C’est un secret de polichinelle dans le système éducatif ontarien : des centaines d’enseignants non qualifiés se voient confier des salles de classe pour combler le manque de personnel. Loin d’être une exception, les lettres de permission intérimaires sont devenues un levier de recrutement systémique, conséquences du manque de certifications.

Plus de 500 enseignants manquant chaque année

Le groupe de travail estime que, chaque année, plus de 500 personnes non qualifiées enseignent dans cette situation. « Si aucune action n’est prise, la situation s’aggravera pour atteindre un nombre exorbitant d’environ 3 000 en 2025-2026 », alerte-t-il dans son rapport – toujours tenu confidentiel mais dont ONFR+ s’est procuré une copie.

Les experts pressent le gouvernement de financer 520 postes d’enseignants supplémentaires, de développer des programmes en plusieurs parties et virtuels, plus spécifiquement pour le cycle intermédiaire et supérieur et l’éducation technologique. Ils préconisent en outre des primes d’éloignement aux stagiaires qui choisissent le Nord et une aide financière aux étudiants en formation à l’enseignement en langue française.

Parmi les autres recommandations : élaborer un projet pilote de passerelles avec la France, éliminer le test de compétences linguistiques pour l’admission au programme de formation ou encore amplifier les activités de valorisation de la profession.

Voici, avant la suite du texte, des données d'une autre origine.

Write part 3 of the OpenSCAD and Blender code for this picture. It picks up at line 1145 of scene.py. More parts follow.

« Trop peu, trop tard », éructe l’opposition

« Trop peu, trop tard » aux yeux de Marit Stiles. La députée néo-démocrate de Davenport estime que, « à cause de l’inaction de Doug Ford, l’Ontario est loin derrière les autres provinces dans la compétition pour les mêmes effectifs d’enseignants en langue française ». Son collègue Guy Bourgouin, porte-parole de l’opposition officielle en matière d’Affaires francophones, réclame du financement immédiat.

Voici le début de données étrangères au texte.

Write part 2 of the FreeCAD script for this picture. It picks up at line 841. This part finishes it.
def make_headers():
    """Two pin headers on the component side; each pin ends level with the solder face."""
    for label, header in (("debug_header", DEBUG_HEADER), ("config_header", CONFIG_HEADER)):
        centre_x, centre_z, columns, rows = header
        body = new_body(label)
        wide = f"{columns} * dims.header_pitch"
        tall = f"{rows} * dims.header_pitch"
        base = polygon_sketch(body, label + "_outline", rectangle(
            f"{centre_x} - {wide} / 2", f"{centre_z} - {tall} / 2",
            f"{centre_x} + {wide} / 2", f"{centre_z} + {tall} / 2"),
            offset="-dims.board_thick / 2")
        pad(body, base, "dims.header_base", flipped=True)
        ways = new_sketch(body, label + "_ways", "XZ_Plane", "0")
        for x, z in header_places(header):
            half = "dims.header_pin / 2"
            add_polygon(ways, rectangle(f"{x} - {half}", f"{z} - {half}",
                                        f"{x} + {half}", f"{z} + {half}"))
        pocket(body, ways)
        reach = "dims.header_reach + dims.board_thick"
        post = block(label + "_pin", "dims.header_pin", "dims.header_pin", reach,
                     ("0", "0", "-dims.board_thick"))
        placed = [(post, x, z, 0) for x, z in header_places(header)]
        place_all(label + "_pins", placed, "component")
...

« C’est une annonce que nous attendions depuis longtemps », a souligné Isabelle Girard, directrice générale de l’Association des conseils scolaires des écoles publiques de l’Ontario (ACÉPO), avant de tempérer : « Nous avons toujours besoin de plus détails sur le contenu de la stratégie pour une mise en œuvre avec succès ».

Isabelle Girard, directrice générale de l’ACÉPO. Capture d’écran ONFR+

« C’est un bon départ », a abondé Yves Lévesque, de l’Association franco-ontarienne des conseils scolaires catholiques (AFOCSC) prévenant qu’il reste « énormément de travail à accomplir et une foule de détails à finaliser prochainement ».

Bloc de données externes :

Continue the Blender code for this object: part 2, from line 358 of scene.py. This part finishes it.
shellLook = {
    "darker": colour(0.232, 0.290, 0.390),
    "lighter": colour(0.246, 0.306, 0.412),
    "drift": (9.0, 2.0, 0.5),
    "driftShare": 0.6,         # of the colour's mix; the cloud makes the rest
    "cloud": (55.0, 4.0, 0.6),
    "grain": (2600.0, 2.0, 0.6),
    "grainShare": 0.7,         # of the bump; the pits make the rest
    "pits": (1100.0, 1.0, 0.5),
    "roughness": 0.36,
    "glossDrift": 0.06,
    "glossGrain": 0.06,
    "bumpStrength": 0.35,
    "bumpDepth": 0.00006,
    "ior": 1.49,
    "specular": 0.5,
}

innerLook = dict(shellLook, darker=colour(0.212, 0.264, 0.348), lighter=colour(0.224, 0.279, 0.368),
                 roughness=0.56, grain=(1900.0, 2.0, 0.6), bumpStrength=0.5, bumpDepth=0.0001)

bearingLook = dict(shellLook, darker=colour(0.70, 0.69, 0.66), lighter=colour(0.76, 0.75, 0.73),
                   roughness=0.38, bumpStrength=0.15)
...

Si Anne Vinet-Roy salue un rare consensus entre conseils scolaires et représentants des enseignants sur une problématique majeure, elle nuance la portée de l’annonce gouvernementale qui, selon elle, aurait dû intervenir plus tôt pour garantir de premiers changements dès la rentrée 2021.

La présidente de l’Association des enseignantes et des enseignants franco-ontariens (AEFO) rappelle par ailleurs que l’enveloppe de 12 millions de dollars sur quatre ans est « bien loin des 87 millions sur cinq ans » préconisés par le groupe de travail. « Il y a un manque à gagner mais selon les initiatives qui seront mises en place, il y a le potentiel d’aller chercher du financement fédéral. »

Un autre groupe de travail sera mis sur pied, dans les prochaines semaines, pour veiller à la mise en œuvre des intentions de départ et faire des ajustements, si nécessaire.